Die Bundesregierung werde alles tun, um Wachstum zu schaffen, "denn wir wollen mit mehr Wachstum klug aus der Krise kommen", setzt die Kanzlerin uneingeschränkt auf das Dogma kapitalistischer Verwertungslogik. Das hindert sie nicht daran, im selben Atemzug eine verbale Kehrtwende zu machen und anzumahnen, daß die weltweite Finanz- und Wirtschaftskrise keinesfalls als Ausrede dafür dienen dürfe, andere Herausforderungen der Menschheit in den Hintergrund zu drängen. "Im Gegenteil, die Welt muß zeigen, daß sie ihre Lektion umfassend gelernt hat. Wirtschaft und Umweltschutz sind keine Gegensätze, sie bedingen einander - mehr denn je."

Wem bei diesem akrobatischen Schwenk schwarzgrün vor Augen wird, weiß, was die Stunde geschlagen hat.

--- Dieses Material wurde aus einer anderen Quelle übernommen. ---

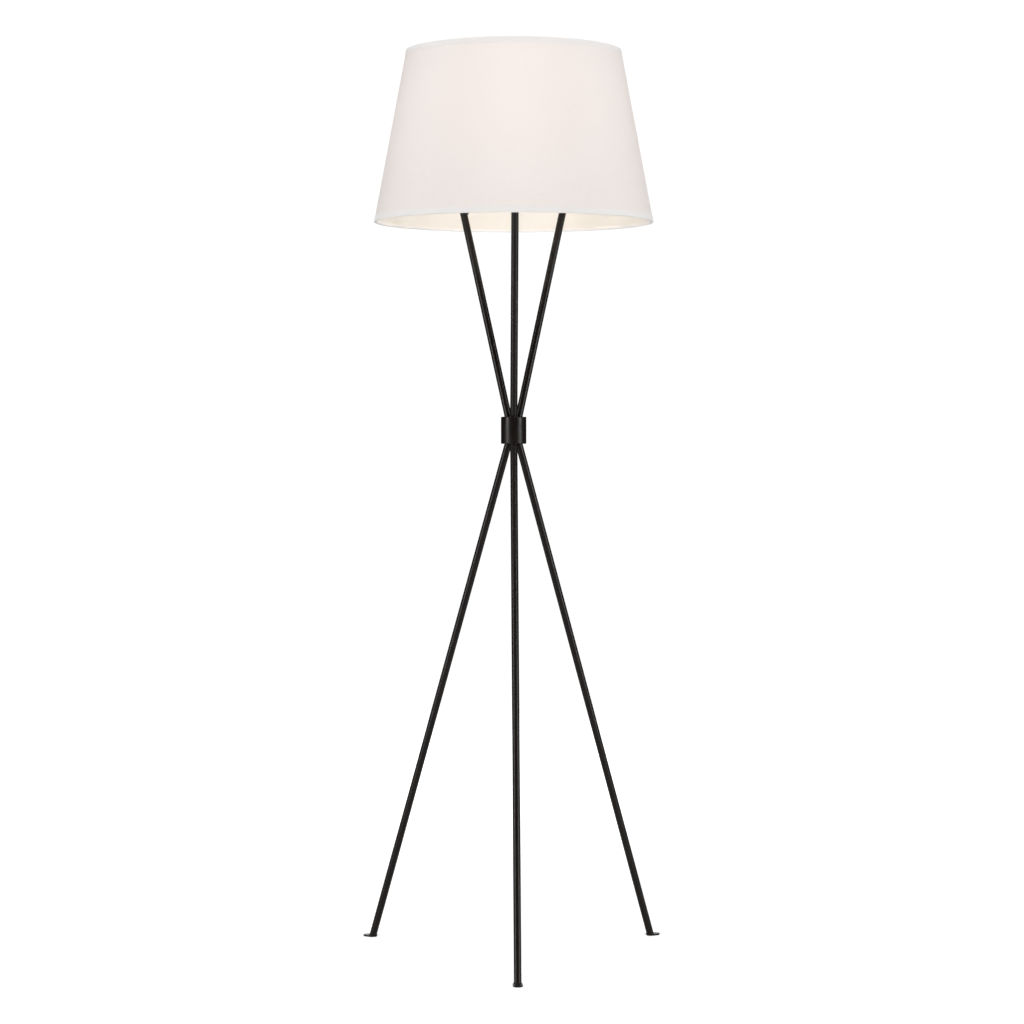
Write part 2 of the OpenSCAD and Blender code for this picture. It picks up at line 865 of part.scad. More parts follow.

Der Green New Deal läßt grüßen, der dem Kapital neue Verwertungsoptionen eröffnen und dem Staat wie auch supranationalen administrativen Komplexen nie dagewesene Kontroll- und Verfügungsmöglichkeiten zuschanzen soll. "Vor allem aber wird Deutschland seine eigene Wirtschaftsweise mit ganzer Kraft hin zu mehr Nachhaltigkeit umbauen", fährt die Kanzlerin fort. Das gelte für die Wirtschafts-, für die Finanz-, aber auch für die Sozial- und Integrationspolitik. Der "Umbau zu mehr Nachhaltigkeit" werde gelingen, wenn "der gute Geist des Zusammenhalts" erhalten bleibe.

Von welchem guten Geist ist hier die Rede? Merkel erinnert in ihrer Ansprache an den Fall der Berliner Mauer vor 20 Jahren. "Ohne den Mauerfall wäre mein Leben wie das aller DDR-Bürger völlig anders verlaufen", verkündet sie offenbar ohne jede Ironie. "Es war die Kraft der Freiheit, die die Berliner Mauer zu Fall gebracht hat. Und es ist diese Kraft der Freiheit, die uns heute Mut für das neue Jahr und das nächste Jahrzehnt machen kann. Sie trägt uns gerade auch bei den Aufgaben, die uns im neuen Jahr viel abverlangen."

Nimmt man die zitierte Wendezeit als Parabel, was die Regierungschefin den Bundesbürgern im neuen Jahr zugedacht hat, sieht es schlecht für uns aus. Keine blühenden Landschaften, statt dessen Ausplünderung, Liquidierung von Produktionsstätten und Arbeitsplätzen, Vernichtung sozialer Strukturen - nur daß es diesmal keinen Westen gibt, in den wir uns in der Hoffnung flüchten könnten, nicht auf ganzer Linie betrogen worden zu sein.